• Supplied material
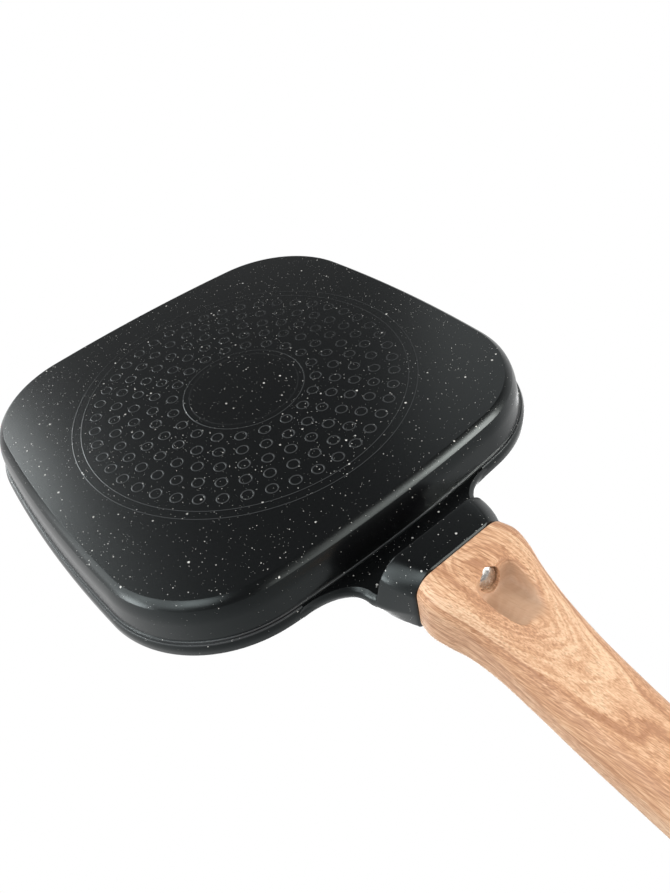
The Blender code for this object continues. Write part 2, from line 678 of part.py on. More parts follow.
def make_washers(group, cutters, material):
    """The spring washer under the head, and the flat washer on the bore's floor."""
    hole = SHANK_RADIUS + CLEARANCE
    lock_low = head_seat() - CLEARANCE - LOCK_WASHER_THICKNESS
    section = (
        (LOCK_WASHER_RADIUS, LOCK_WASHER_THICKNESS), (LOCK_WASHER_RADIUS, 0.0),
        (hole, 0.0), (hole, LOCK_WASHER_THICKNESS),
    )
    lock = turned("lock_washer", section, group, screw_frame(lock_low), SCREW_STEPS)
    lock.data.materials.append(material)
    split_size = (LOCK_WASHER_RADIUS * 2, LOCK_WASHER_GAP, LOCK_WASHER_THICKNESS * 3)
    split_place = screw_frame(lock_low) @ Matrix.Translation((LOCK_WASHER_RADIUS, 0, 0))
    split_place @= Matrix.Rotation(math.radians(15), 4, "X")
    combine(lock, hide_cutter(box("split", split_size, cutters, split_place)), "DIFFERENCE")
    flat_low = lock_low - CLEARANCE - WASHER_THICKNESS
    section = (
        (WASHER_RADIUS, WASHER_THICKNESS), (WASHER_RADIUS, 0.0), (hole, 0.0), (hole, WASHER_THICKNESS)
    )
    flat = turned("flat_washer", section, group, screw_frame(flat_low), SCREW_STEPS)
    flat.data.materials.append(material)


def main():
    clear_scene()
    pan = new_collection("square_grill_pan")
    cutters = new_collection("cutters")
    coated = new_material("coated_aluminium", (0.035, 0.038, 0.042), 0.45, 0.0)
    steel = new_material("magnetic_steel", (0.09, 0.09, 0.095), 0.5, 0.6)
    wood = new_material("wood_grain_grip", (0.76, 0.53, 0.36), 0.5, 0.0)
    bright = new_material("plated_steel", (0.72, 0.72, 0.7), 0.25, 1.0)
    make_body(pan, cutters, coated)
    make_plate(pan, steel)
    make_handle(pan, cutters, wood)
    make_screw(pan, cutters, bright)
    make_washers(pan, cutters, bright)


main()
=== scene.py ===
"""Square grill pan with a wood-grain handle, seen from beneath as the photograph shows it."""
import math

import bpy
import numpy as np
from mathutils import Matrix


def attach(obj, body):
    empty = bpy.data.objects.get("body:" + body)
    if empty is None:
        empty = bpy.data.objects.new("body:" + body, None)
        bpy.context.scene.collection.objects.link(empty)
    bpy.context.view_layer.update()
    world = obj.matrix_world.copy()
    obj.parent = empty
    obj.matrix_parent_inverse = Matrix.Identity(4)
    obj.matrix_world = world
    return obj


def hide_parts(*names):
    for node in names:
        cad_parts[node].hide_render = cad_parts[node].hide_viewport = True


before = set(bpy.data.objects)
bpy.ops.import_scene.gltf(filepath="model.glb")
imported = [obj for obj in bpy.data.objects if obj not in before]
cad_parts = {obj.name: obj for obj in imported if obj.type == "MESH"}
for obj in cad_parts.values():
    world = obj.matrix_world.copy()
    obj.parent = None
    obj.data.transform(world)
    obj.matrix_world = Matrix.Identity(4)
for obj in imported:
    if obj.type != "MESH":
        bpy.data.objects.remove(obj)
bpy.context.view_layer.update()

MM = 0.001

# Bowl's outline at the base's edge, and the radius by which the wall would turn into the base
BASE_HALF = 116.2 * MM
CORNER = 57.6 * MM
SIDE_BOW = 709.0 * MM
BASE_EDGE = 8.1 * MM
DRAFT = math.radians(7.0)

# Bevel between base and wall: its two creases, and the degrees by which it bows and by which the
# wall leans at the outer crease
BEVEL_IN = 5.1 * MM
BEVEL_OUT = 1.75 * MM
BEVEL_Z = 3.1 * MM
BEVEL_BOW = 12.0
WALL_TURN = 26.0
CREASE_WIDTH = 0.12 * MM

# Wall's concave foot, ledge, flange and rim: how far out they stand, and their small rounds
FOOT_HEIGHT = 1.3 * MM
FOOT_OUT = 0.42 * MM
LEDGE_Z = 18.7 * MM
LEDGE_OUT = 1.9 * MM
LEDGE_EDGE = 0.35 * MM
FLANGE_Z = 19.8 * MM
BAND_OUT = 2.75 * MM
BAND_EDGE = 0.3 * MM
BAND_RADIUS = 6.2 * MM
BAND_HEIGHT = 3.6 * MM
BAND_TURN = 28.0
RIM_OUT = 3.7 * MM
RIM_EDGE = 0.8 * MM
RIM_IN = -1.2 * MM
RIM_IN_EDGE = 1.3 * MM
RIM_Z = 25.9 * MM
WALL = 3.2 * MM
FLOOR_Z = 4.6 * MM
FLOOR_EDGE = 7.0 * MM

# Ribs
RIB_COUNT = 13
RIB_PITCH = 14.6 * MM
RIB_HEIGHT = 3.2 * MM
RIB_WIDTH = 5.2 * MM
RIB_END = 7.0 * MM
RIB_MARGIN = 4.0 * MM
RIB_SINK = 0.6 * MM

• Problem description
Return only the stretch of the material above from the line holding "0.7), 0.25, 1.0)" through the line holding "DRAFT = math.radians(7.0)", copied exactly.

• Solution to the problem
    bright = new_material("plated_steel", (0.72, 0.72, 0.7), 0.25, 1.0)
    make_body(pan, cutters, coated)
    make_plate(pan, steel)
    make_handle(pan, cutters, wood)
    make_screw(pan, cutters, bright)
    make_washers(pan, cutters, bright)


main()
=== scene.py ===
"""Square grill pan with a wood-grain handle, seen from beneath as the photograph shows it."""
import math

import bpy
import numpy as np
from mathutils import Matrix


def attach(obj, body):
    empty = bpy.data.objects.get("body:" + body)
    if empty is None:
        empty = bpy.data.objects.new("body:" + body, None)
        bpy.context.scene.collection.objects.link(empty)
    bpy.context.view_layer.update()
    world = obj.matrix_world.copy()
    obj.parent = empty
    obj.matrix_parent_inverse = Matrix.Identity(4)
    obj.matrix_world = world
    return obj


def hide_parts(*names):
    for node in names:
        cad_parts[node].hide_render = cad_parts[node].hide_viewport = True


before = set(bpy.data.objects)
bpy.ops.import_scene.gltf(filepath="model.glb")
imported = [obj for obj in bpy.data.objects if obj not in before]
cad_parts = {obj.name: obj for obj in imported if obj.type == "MESH"}
for obj in cad_parts.values():
    world = obj.matrix_world.copy()
    obj.parent = None
    obj.data.transform(world)
    obj.matrix_world = Matrix.Identity(4)
for obj in imported:
    if obj.type != "MESH":
        bpy.data.objects.remove(obj)
bpy.context.view_layer.update()

MM = 0.001

# Bowl's outline at the base's edge, and the radius by which the wall would turn into the base
BASE_HALF = 116.2 * MM
CORNER = 57.6 * MM
SIDE_BOW = 709.0 * MM
BASE_EDGE = 8.1 * MM
DRAFT = math.radians(7.0)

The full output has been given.